ES Weekend Sept 14

The bulls showed up in force while I was away, and the bigger picture hasn’t changed much — we remain OTFU across higher timeframes, grinding toward the upcoming FOMC rate decision. That said, we do need to stay cautious with this week’s event risk. A quick reminder: there’s no directional short until at least a prior day’s low is taken out with follow-through, and ideally a prior week’s low as well. Until then, we continue to look for higher lows as buying opportunities. Still, the rate decision could set up a “sell the news” reaction, especially with late-September seasonality often turning bearish into October.

This week is packed with catalysts: FOMC, VIX expiration, quarterly OPEX, and ES/NQ contract rolls. I do not back-adjust my charts, so starting Monday I’ll be trading December contracts (Z25), which are carrying ~58 points of premium over September.

Last week we broke above the 4-week balance (6362.75–6541.75) and held the balance top through both CPI and PPI. Ideally, buyers want to remain above 6541.75, which also lines up with the weekly level 6542–45 (6597–6600 on Z25). Building value above this area will help confirm the breakout. Bulls should also defend last week’s low at 6488.75 (Z25: 6544). A break and acceptance below there would begin to unravel the breakout, opening up downside rotations, though I’d still be looking for a higher daily low to reset the trend.

For this week, I’ll use Friday’s range (6583–6605.75) as a guide. Friday’s low was marked by a spike down at 6583–6585 with a single print just below (6579–6581.50). The high includes the RTH all-time high.

Trading Higher:

The path higher remains straightforward until, at a minimum, a prior day’s low is taken out during RTH. Expect continued low-volatility grinding action, which means caution on rips but looking to buy constructive dips. If FOMC is a “sell the news” event, the grind may extend into and just after the announcement, with selling pressure showing up a session later (as has happened in the past).

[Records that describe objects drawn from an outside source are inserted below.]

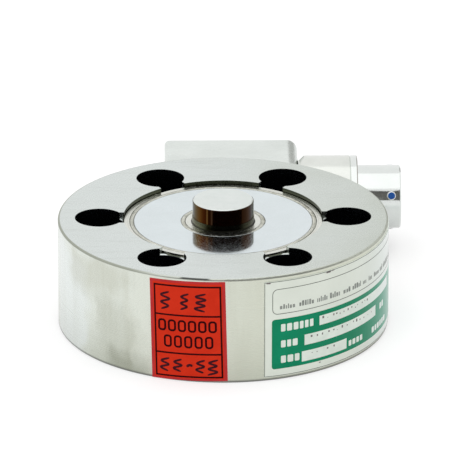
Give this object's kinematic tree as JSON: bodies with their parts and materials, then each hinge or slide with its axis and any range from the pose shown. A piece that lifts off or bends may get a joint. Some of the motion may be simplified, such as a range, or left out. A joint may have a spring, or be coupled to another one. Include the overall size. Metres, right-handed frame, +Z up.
{
  "type": "compression force sensor",
  "caption": "Low round steel force sensor with a raised central load button, counterbored holes around its rim, and a junction block with a bayonet receptacle behind.",
  "frame": {"origin": "centre of the bottom mounting face, on the loading axis", "axes": "+Z up along the loading axis, +Y towards the junction block, +X along the receptacle, the way the plug leaves it"},
  "size_m": [0.0807, 0.0957, 0.0298],
  "materials": {
    "body_steel": "fine turned stainless steel",
    "diaphragm_steel": "smooth stainless sheet, mirror-like",
    "cover_steel": "fine turned stainless steel",
    "button_steel": "ground and polished stainless steel",
    "block_steel": "satin stainless steel",
    "connector_steel": "turned stainless steel, half bright",
    "sealing_glass": "fused sealing glass, dark green",
    "seal_rubber": "soft silicone rubber",
    "nameplate_foil": "pale foil with green and white print",
    "sticker_paper": "red adhesive paper, slightly glossy",
    "insulating_plastic": "extruded insulation",
    "foam_pad": "closed-cell foam tape",
    "circuit_board": "solder-masked glass laminate",
    "gauge_film": "polyimide film with a metal foil grid",
    "solder_terminal": "tinned copper pads on film",
    "copper_wire": "enamelled copper wire",
    "resistor_body": "glazed resistor body",
    "contact_gold": "gold-plated contact",
    "bayonet_steel": "stainless pin with a blue paint mark"
  },
  "bodies": {
    "root": {"sensing_body": "body_steel", "top_diaphragm": "diaphragm_steel", "base_cover": "cover_steel", "load_button": "button_steel", "junction_block": "block_steel", "connector_adaptor": "connector_steel", "receptacle_shell": "connector_steel", "receptacle_insert": "sealing_glass", "interface_seal": "seal_rubber", "nameplate": "nameplate_foil", "calibration_sticker": "sticker_paper", "passage_sleeve": "insulating_plastic", "board_pad": "foam_pad", "compensation_board": "circuit_board", "strain_gauge_1": "gauge_film", "strain_gauge_2": "gauge_film", "strain_gauge_3": "gauge_film", "strain_gauge_4": "gauge_film", "strain_gauge_5": "gauge_film", "strain_gauge_6": "gauge_film", "strain_gauge_7": "gauge_film", "strain_gauge_8": "gauge_film", "gauge_terminal_1": "solder_terminal", "bridge_wire_1": "copper_wire", "signal_lead_1": "insulating_plastic", "trim_resistor_1": "resistor_body", "gauge_terminal_2": "solder_terminal", "bridge_wire_2": "copper_wire", "signal_lead_2": "insulating_plastic", "trim_resistor_2": "resistor_body", "gauge_terminal_3": "solder_terminal", "bridge_wire_3": "copper_wire", "signal_lead_3": "insulating_plastic", "trim_resistor_3": "resistor_body", "gauge_terminal_4": "solder_terminal", "bridge_wire_4": "copper_wire", "signal_lead_4": "insulating_plastic", "trim_resistor_4": "resistor_body", "contact_lead_1": "insulating_plastic", "contact_pin_1": "contact_gold", "contact_lead_2": "insulating_plastic", "contact_pin_2": "contact_gold", "contact_lead_3": "insulating_plastic", "contact_pin_3": "contact_gold", "contact_lead_4": "insulating_plastic", "contact_pin_4": "contact_gold", "contact_lead_5": "insulating_plastic", "contact_pin_5": "contact_gold", "contact_lead_6": "insulating_plastic", "contact_pin_6": "contact_gold", "bayonet_pin_1": "bayonet_steel", "bayonet_pin_2": "bayonet_steel", "bayonet_pin_3": "bayonet_steel"}
  },
  "joints": []
}
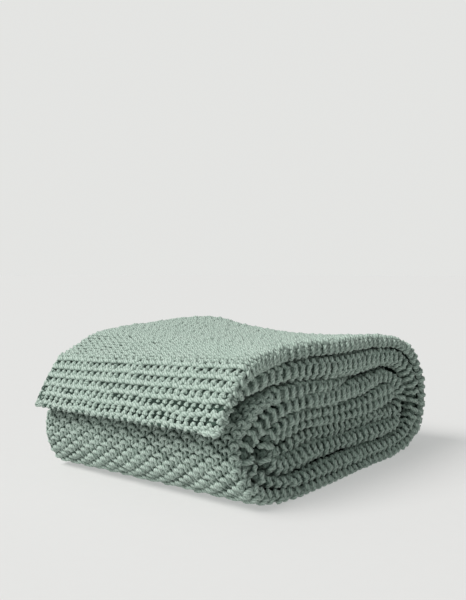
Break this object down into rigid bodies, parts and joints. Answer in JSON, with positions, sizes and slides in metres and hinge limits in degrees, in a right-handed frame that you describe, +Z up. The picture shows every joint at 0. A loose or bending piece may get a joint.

Acceptance above Friday’s high would target the 50% extension and weekly level at 6616–19. Any pullback from there should ideally find support back at Friday’s high and the Sept. 11th spike. Further acceptance opens 6641–44 and then 6666–69, which also marks the 50% extension of last week’s range. The weekly expected high sits around 6664.

A bearish scenario on strength would be a look above last week’s high that fails back inside the range — but this doesn’t matter until, at minimum, a prior day’s low is taken out.

Trading Lower:

Just below Friday’s low and spike down sits the single print at 6579–6581.5. Losing this area opens rotations back into Thursday’s range to continue repairing structure. Globex started this cleanup Thursday night, but RTH has yet to do so. Acceptance below the single print would likely drive price toward 6566–69, then 6558–62, testing the CPI and PPI event highs.

Taking out Friday’s low would shift the daily into balance, inviting more two-sided trade. Above the 4-week balance top, I’ll continue to look for a higher daily low to get long. Once in balance, the focus shifts to engaging at the edges. Acceptance below the 4-week balance top (6542–45) would open further downside toward 6519–22 and 6492–94.

That’s about it for now. The contract roll will make levels tricky to navigate unless you convert to Z25, so I’d suggest also keeping a close eye on SPX for cleaner balance references and LBAF/LAAF setups.